Copy out all of the data below with no alterations.

***** Records supplied

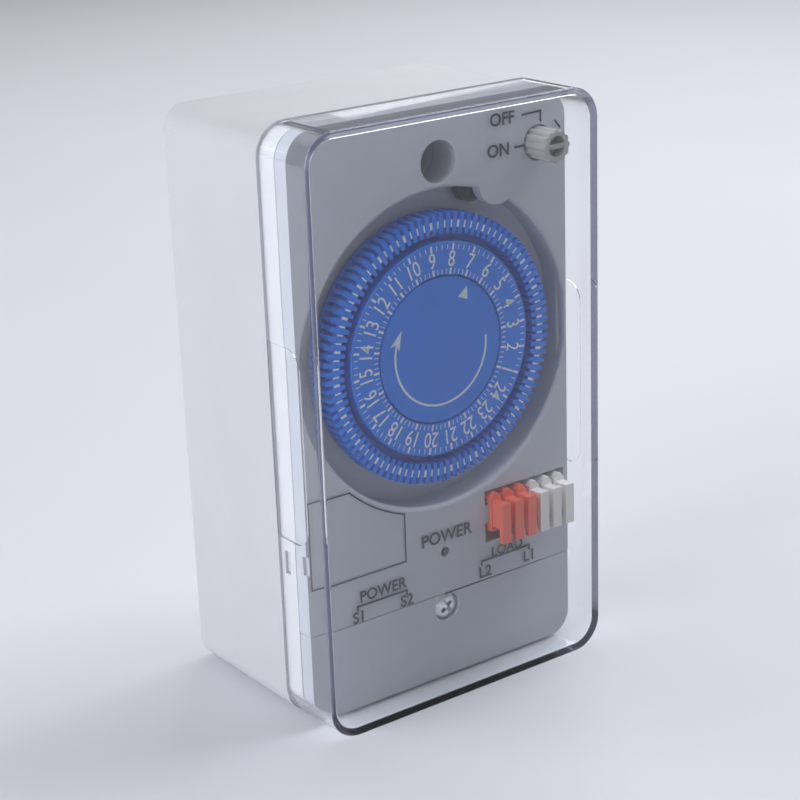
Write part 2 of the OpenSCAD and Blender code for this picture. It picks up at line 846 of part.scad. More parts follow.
rear_housing();
clear_cover();
front_panel();
terminal_cover();
terminal_cover_screw();
override_knob();
dial_ring();
number_disc();
centre_disc();
dial_spindle();
dial_gear();
clutch_spring();
reduction_gear_a();
reduction_gear_b();
gear_arbors();
motor_rotor();
motor_can();
motor_screws();
gear_plate();
movement_case();
case_screws();
fixing_screw();
trip_wheel();
trip_rocker();
rocker_pin();
switch_body();
switch_plunger();
switch_tabs();
circuit_board();
power_led();
smoothing_capacitor();
film_capacitor();
reserve_battery();
timing_crystal();
terminal_block();
clamp_plates();
terminal_screws();
supply_wires();
load_wires();
on_rider(0);  // on_rider_1
on_rider(1);  // on_rider_2
on_rider(2);  // on_rider_3
off_rider(0);  // off_rider_1
off_rider(1);  // off_rider_2
off_rider(2);  // off_rider_3
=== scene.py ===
"""Looks for a mechanical 24 hour time switch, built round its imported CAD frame.

Metres, in the frame's axes: +Z up, +X to the right, the clear front faces -Y.
"""

import json
import math

import bmesh
import bpy
from mathutils import Matrix, Vector


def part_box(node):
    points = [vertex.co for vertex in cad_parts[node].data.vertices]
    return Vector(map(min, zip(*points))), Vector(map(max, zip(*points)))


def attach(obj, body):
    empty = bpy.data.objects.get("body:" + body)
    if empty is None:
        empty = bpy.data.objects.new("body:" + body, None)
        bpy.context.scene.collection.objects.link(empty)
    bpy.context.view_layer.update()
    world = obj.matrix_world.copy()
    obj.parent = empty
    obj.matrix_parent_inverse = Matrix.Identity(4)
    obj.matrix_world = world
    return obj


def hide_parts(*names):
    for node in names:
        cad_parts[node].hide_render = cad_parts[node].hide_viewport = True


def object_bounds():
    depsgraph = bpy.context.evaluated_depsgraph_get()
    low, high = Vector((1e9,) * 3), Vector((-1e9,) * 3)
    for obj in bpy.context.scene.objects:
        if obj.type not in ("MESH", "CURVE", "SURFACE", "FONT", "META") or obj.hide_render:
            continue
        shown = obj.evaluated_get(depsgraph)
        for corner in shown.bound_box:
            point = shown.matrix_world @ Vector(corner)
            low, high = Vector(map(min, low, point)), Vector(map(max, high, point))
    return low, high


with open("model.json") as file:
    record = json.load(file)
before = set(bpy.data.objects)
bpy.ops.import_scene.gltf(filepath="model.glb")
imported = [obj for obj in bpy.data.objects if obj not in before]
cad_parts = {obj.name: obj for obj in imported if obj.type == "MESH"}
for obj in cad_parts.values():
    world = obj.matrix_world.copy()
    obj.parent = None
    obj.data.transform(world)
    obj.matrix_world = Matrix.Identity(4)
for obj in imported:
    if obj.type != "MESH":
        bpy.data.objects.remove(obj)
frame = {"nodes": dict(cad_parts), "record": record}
NODES = frame["nodes"]
CAD_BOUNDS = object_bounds()
MM = 0.001
TURN = 2 * math.pi
SAME_POINT = 0.0001 * MM
INK_T = 0.02 * MM


# ---- Places that the CAD model gives ----


def middle(node):
    """Middle of a CAD node's box seen from the front, as x and z."""
    low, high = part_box(node)
    return (low.x + high.x) / 2, (low.z + high.z) / 2


def half_width(node):
    """Half the width of a CAD node's box, which is the radius of a round one."""
    low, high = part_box(node)
    return (high.x - low.x) / 2


PANEL_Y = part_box("front_panel")[0].y
DIAL_X, DIAL_Z = middle("dial_ring")
RING_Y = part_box("dial_ring")[0].y
NUMBER_R = half_width("number_disc")
NUMBER_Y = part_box("number_disc")[0].y
CENTRE_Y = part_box("centre_disc")[0].y


# ---- Mesh helpers ----


def new_piece(name, mesh, material, body):
    """A visible piece of one material, which rides on a CAD body."""
    obj = bpy.data.objects.new(name, mesh)
    bpy.context.scene.collection.objects.link(obj)
    mesh.materials.clear()
    mesh.materials.append(material)
    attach(obj, body)
    return obj


def shade(mesh, angle=35):
    """Smooth faces, with every edge sharper than the angle kept hard."""
    bm = bmesh.new()
    bm.from_mesh(mesh)
    bmesh.ops.remove_doubles(bm, verts=bm.verts, dist=SAME_POINT)
    bmesh.ops.recalc_face_normals(bm, faces=bm.faces)
    for face in bm.faces:
        face.smooth = True
    for edge in bm.edges:
        edge.smooth = len(edge.link_faces) == 2 and edge.calc_face_angle(0) < math.radians(angle)
    bm.to_mesh(mesh)
    bm.free()
    return mesh


def joined(name, meshes):
    """One mesh from several."""
    bm = bmesh.new()
    for mesh in meshes:
        bm.from_mesh(mesh)
        bpy.data.meshes.remove(mesh)
    mesh = bpy.data.meshes.new(name)
    bm.to_mesh(mesh)
    bm.free()
    return mesh


def curve_mesh(curve, matrix):
    """The mesh that a curve or text makes, moved by a matrix."""
    obj = bpy.data.objects.new("curve", curve)
    bpy.context.scene.collection.objects.link(obj)
    graph = bpy.context.evaluated_depsgraph_get()
    mesh = bpy.data.meshes.new_from_object(obj.evaluated_get(graph))
    mesh.transform(matrix)
    bpy.data.objects.remove(obj)
    bpy.data.curves.remove(curve)
    return mesh


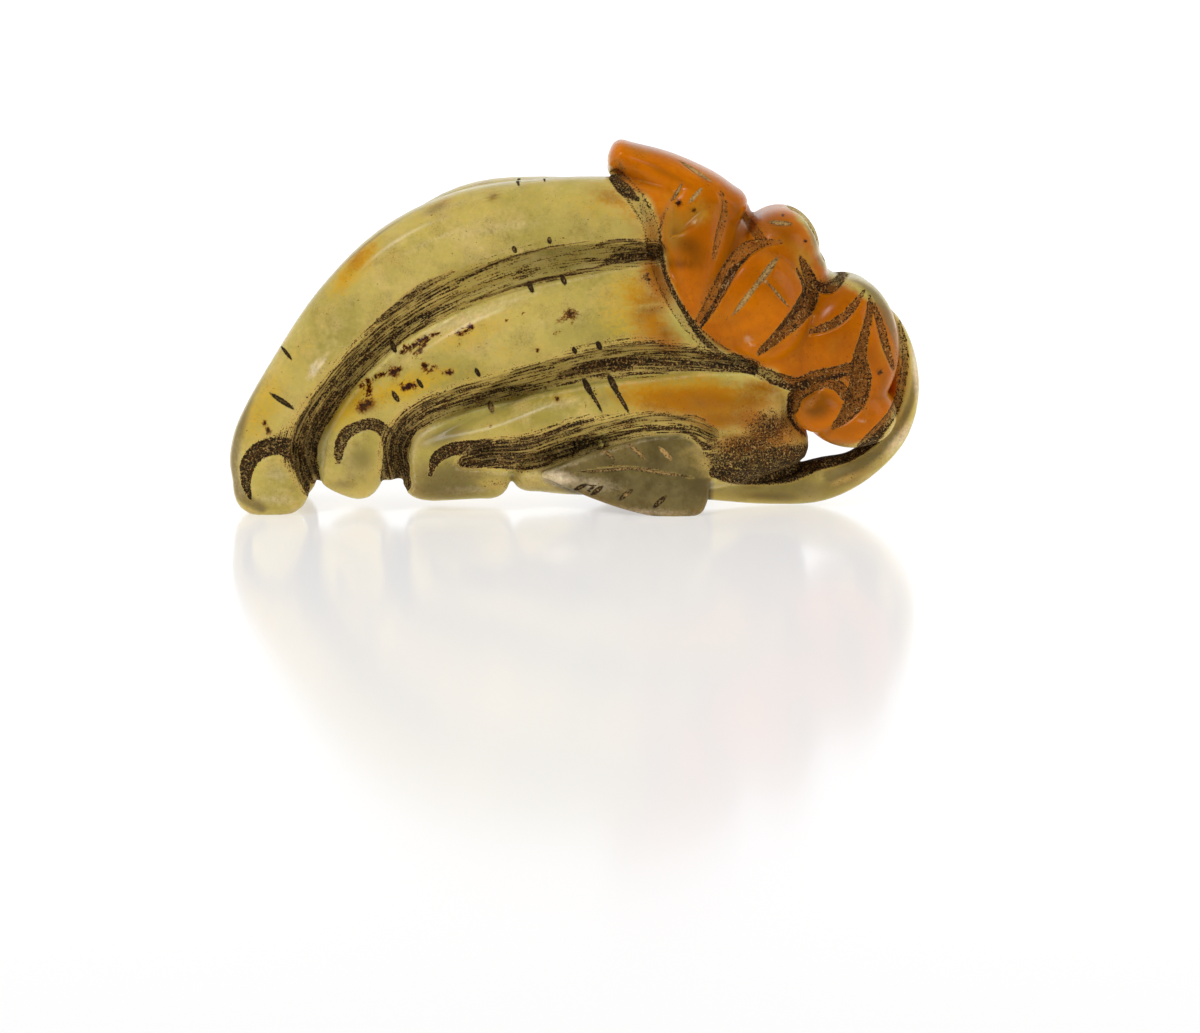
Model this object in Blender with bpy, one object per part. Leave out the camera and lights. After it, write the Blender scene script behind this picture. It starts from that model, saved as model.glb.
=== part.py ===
"""A citron pendant carved from one pebble of chalcedony, standing on its finger tips and leaves.

The carving is described as a sketch of its front, in hundredths of the pendant's length. "Across"
runs from the left finger tip (0) to the stem (100), "up" runs up the sketch from the front leaf's
foot, and "depth" runs from the front (negative) to the back (positive). The sketch is drawn from a
little above, so a place that lies further back stands higher in it. The back is carved like the
front, with fewer cuts.
"""

import math

import bmesh
import bpy
import numpy as np
from mathutils import Matrix, Vector

# Driving sizes, in metres.
LENGTH = 0.062
BODY_THICKNESS = 0.0174
STEM_WIDTH = 0.0028
STEM_DEPTH = 0.0040
LEAF_THICKNESS = 0.0022
GROOVE_WIDTH = 0.0026
GROOVE_DEPTH = 0.0011
CHANNEL_WIDTH = 0.0015
CHANNEL_DEPTH = 0.0009
FOOT_FLAT = 0.00012

# How the sketch is drawn.
SKETCH_TILT = math.radians(10)
SKETCH_FOOT_DEPTH = -8
SKETCH_MIDDLE = 50
SKETCH_THICKNESS = 28
BACK_HEIGHT = 0.975

# How finely the stone is worked out.
VOXEL = 0.00036
SMOOTHING_PASSES = 6
STEPS_PER_STATION = 5
RING_SIDES = 32
SQUARENESS = 2.9
PILLOW_SQUARENESS = 3.4
CAP_TURNS = (12, 26, 42, 60, 76)
TRIANGLES = 9000

SHARE = LENGTH / 100
DEPTH_SHARE = BODY_THICKNESS / SKETCH_THICKNESS

# Rounded limbs: across, up, depth, half height, half depth at each station.
TOP_FINGER = [
    (61.0, 43.0, -5.4, 5.2, 6.8),
    (54.0, 43.2, -5.4, 5.5, 6.8),
    (45.1, 42.7, -5.4, 5.7, 6.8),
    (35.0, 41.0, -5.4, 5.9, 6.8),
    (25.4, 36.4, -5.4, 5.9, 6.7),
    (17.5, 28.8, -5.6, 5.8, 6.5),
    (11.1, 20.0, -5.8, 5.5, 6.1),
    (6.8, 12.6, -6.2, 5.5, 5.4),
    (6.0, 8.8, -6.4, 5.9, 5.3),
    (6.0, 5.7, -6.5, 5.6, 5.0),
]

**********

• Response
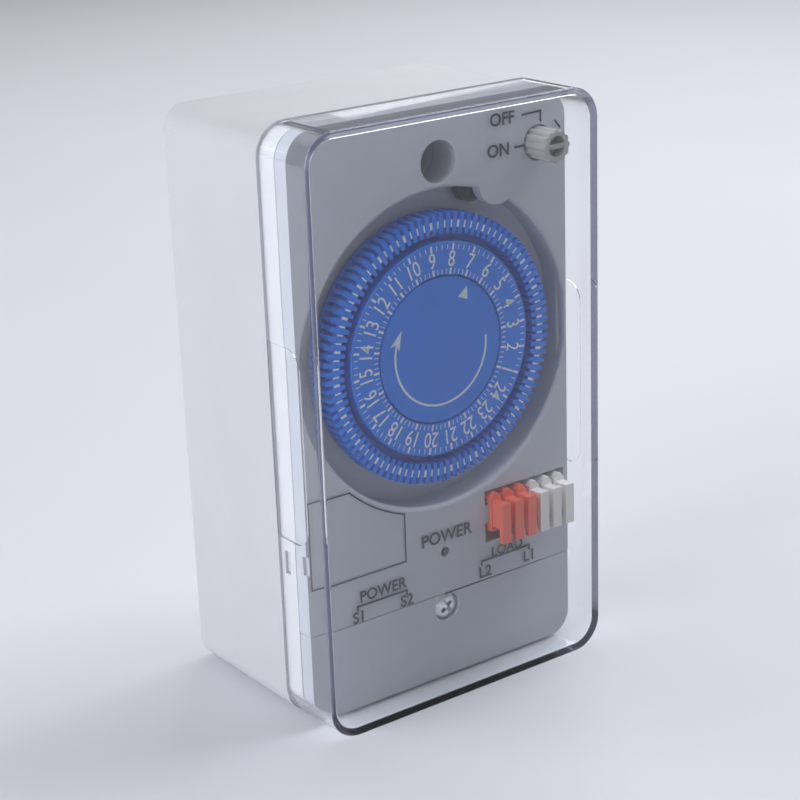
Write part 2 of the OpenSCAD and Blender code for this picture. It picks up at line 846 of part.scad. More parts follow.
rear_housing();
clear_cover();
front_panel();
terminal_cover();
terminal_cover_screw();
override_knob();
dial_ring();
number_disc();
centre_disc();
dial_spindle();
dial_gear();
clutch_spring();
reduction_gear_a();
reduction_gear_b();
gear_arbors();
motor_rotor();
motor_can();
motor_screws();
gear_plate();
movement_case();
case_screws();
fixing_screw();
trip_wheel();
trip_rocker();
rocker_pin();
switch_body();
switch_plunger();
switch_tabs();
circuit_board();
power_led();
smoothing_capacitor();
film_capacitor();
reserve_battery();
timing_crystal();
terminal_block();
clamp_plates();
terminal_screws();
supply_wires();
load_wires();
on_rider(0);  // on_rider_1
on_rider(1);  // on_rider_2
on_rider(2);  // on_rider_3
off_rider(0);  // off_rider_1
off_rider(1);  // off_rider_2
off_rider(2);  // off_rider_3
=== scene.py ===
"""Looks for a mechanical 24 hour time switch, built round its imported CAD frame.

Metres, in the frame's axes: +Z up, +X to the right, the clear front faces -Y.
"""

import json
import math

import bmesh
import bpy
from mathutils import Matrix, Vector


def part_box(node):
    points = [vertex.co for vertex in cad_parts[node].data.vertices]
    return Vector(map(min, zip(*points))), Vector(map(max, zip(*points)))


def attach(obj, body):
    empty = bpy.data.objects.get("body:" + body)
    if empty is None:
        empty = bpy.data.objects.new("body:" + body, None)
        bpy.context.scene.collection.objects.link(empty)
    bpy.context.view_layer.update()
    world = obj.matrix_world.copy()
    obj.parent = empty
    obj.matrix_parent_inverse = Matrix.Identity(4)
    obj.matrix_world = world
    return obj


def hide_parts(*names):
    for node in names:
        cad_parts[node].hide_render = cad_parts[node].hide_viewport = True


def object_bounds():
    depsgraph = bpy.context.evaluated_depsgraph_get()
    low, high = Vector((1e9,) * 3), Vector((-1e9,) * 3)
    for obj in bpy.context.scene.objects:
        if obj.type not in ("MESH", "CURVE", "SURFACE", "FONT", "META") or obj.hide_render:
            continue
        shown = obj.evaluated_get(depsgraph)
        for corner in shown.bound_box:
            point = shown.matrix_world @ Vector(corner)
            low, high = Vector(map(min, low, point)), Vector(map(max, high, point))
    return low, high


with open("model.json") as file:
    record = json.load(file)
before = set(bpy.data.objects)
bpy.ops.import_scene.gltf(filepath="model.glb")
imported = [obj for obj in bpy.data.objects if obj not in before]
cad_parts = {obj.name: obj for obj in imported if obj.type == "MESH"}
for obj in cad_parts.values():
    world = obj.matrix_world.copy()
    obj.parent = None
    obj.data.transform(world)
    obj.matrix_world = Matrix.Identity(4)
for obj in imported:
    if obj.type != "MESH":
        bpy.data.objects.remove(obj)
frame = {"nodes": dict(cad_parts), "record": record}
NODES = frame["nodes"]
CAD_BOUNDS = object_bounds()
MM = 0.001
TURN = 2 * math.pi
SAME_POINT = 0.0001 * MM
INK_T = 0.02 * MM


# ---- Places that the CAD model gives ----


def middle(node):
    """Middle of a CAD node's box seen from the front, as x and z."""
    low, high = part_box(node)
    return (low.x + high.x) / 2, (low.z + high.z) / 2


def half_width(node):
    """Half the width of a CAD node's box, which is the radius of a round one."""
    low, high = part_box(node)
    return (high.x - low.x) / 2


PANEL_Y = part_box("front_panel")[0].y
DIAL_X, DIAL_Z = middle("dial_ring")
RING_Y = part_box("dial_ring")[0].y
NUMBER_R = half_width("number_disc")
NUMBER_Y = part_box("number_disc")[0].y
CENTRE_Y = part_box("centre_disc")[0].y


# ---- Mesh helpers ----


def new_piece(name, mesh, material, body):
    """A visible piece of one material, which rides on a CAD body."""
    obj = bpy.data.objects.new(name, mesh)
    bpy.context.scene.collection.objects.link(obj)
    mesh.materials.clear()
    mesh.materials.append(material)
    attach(obj, body)
    return obj


def shade(mesh, angle=35):
    """Smooth faces, with every edge sharper than the angle kept hard."""
    bm = bmesh.new()
    bm.from_mesh(mesh)
    bmesh.ops.remove_doubles(bm, verts=bm.verts, dist=SAME_POINT)
    bmesh.ops.recalc_face_normals(bm, faces=bm.faces)
    for face in bm.faces:
        face.smooth = True
    for edge in bm.edges:
        edge.smooth = len(edge.link_faces) == 2 and edge.calc_face_angle(0) < math.radians(angle)
    bm.to_mesh(mesh)
    bm.free()
    return mesh


def joined(name, meshes):
    """One mesh from several."""
    bm = bmesh.new()
    for mesh in meshes:
        bm.from_mesh(mesh)
        bpy.data.meshes.remove(mesh)
    mesh = bpy.data.meshes.new(name)
    bm.to_mesh(mesh)
    bm.free()
    return mesh


def curve_mesh(curve, matrix):
    """The mesh that a curve or text makes, moved by a matrix."""
    obj = bpy.data.objects.new("curve", curve)
    bpy.context.scene.collection.objects.link(obj)
    graph = bpy.context.evaluated_depsgraph_get()
    mesh = bpy.data.meshes.new_from_object(obj.evaluated_get(graph))
    mesh.transform(matrix)
    bpy.data.objects.remove(obj)
    bpy.data.curves.remove(curve)
    return mesh


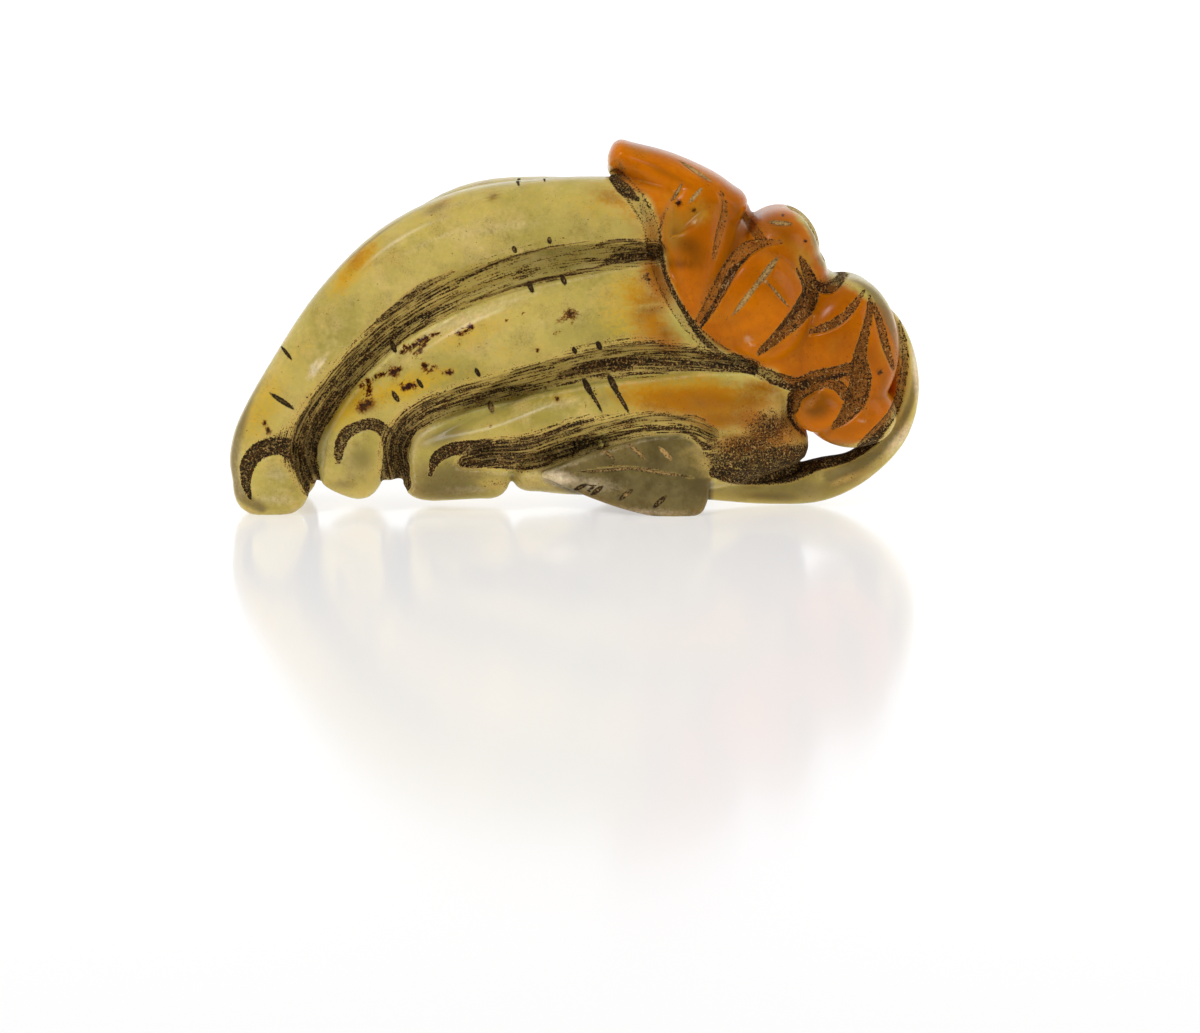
Model this object in Blender with bpy, one object per part. Leave out the camera and lights. After it, write the Blender scene script behind this picture. It starts from that model, saved as model.glb.
=== part.py ===
"""A citron pendant carved from one pebble of chalcedony, standing on its finger tips and leaves.

The carving is described as a sketch of its front, in hundredths of the pendant's length. "Across"
runs from the left finger tip (0) to the stem (100), "up" runs up the sketch from the front leaf's
foot, and "depth" runs from the front (negative) to the back (positive). The sketch is drawn from a
little above, so a place that lies further back stands higher in it. The back is carved like the
front, with fewer cuts.
"""

import math

import bmesh
import bpy
import numpy as np
from mathutils import Matrix, Vector

# Driving sizes, in metres.
LENGTH = 0.062
BODY_THICKNESS = 0.0174
STEM_WIDTH = 0.0028
STEM_DEPTH = 0.0040
LEAF_THICKNESS = 0.0022
GROOVE_WIDTH = 0.0026
GROOVE_DEPTH = 0.0011
CHANNEL_WIDTH = 0.0015
CHANNEL_DEPTH = 0.0009
FOOT_FLAT = 0.00012

# How the sketch is drawn.
SKETCH_TILT = math.radians(10)
SKETCH_FOOT_DEPTH = -8
SKETCH_MIDDLE = 50
SKETCH_THICKNESS = 28
BACK_HEIGHT = 0.975

# How finely the stone is worked out.
VOXEL = 0.00036
SMOOTHING_PASSES = 6
STEPS_PER_STATION = 5
RING_SIDES = 32
SQUARENESS = 2.9
PILLOW_SQUARENESS = 3.4
CAP_TURNS = (12, 26, 42, 60, 76)
TRIANGLES = 9000

SHARE = LENGTH / 100
DEPTH_SHARE = BODY_THICKNESS / SKETCH_THICKNESS

# Rounded limbs: across, up, depth, half height, half depth at each station.
TOP_FINGER = [
    (61.0, 43.0, -5.4, 5.2, 6.8),
    (54.0, 43.2, -5.4, 5.5, 6.8),
    (45.1, 42.7, -5.4, 5.7, 6.8),
    (35.0, 41.0, -5.4, 5.9, 6.8),
    (25.4, 36.4, -5.4, 5.9, 6.7),
    (17.5, 28.8, -5.6, 5.8, 6.5),
    (11.1, 20.0, -5.8, 5.5, 6.1),
    (6.8, 12.6, -6.2, 5.5, 5.4),
    (6.0, 8.8, -6.4, 5.9, 5.3),
    (6.0, 5.7, -6.5, 5.6, 5.0),
]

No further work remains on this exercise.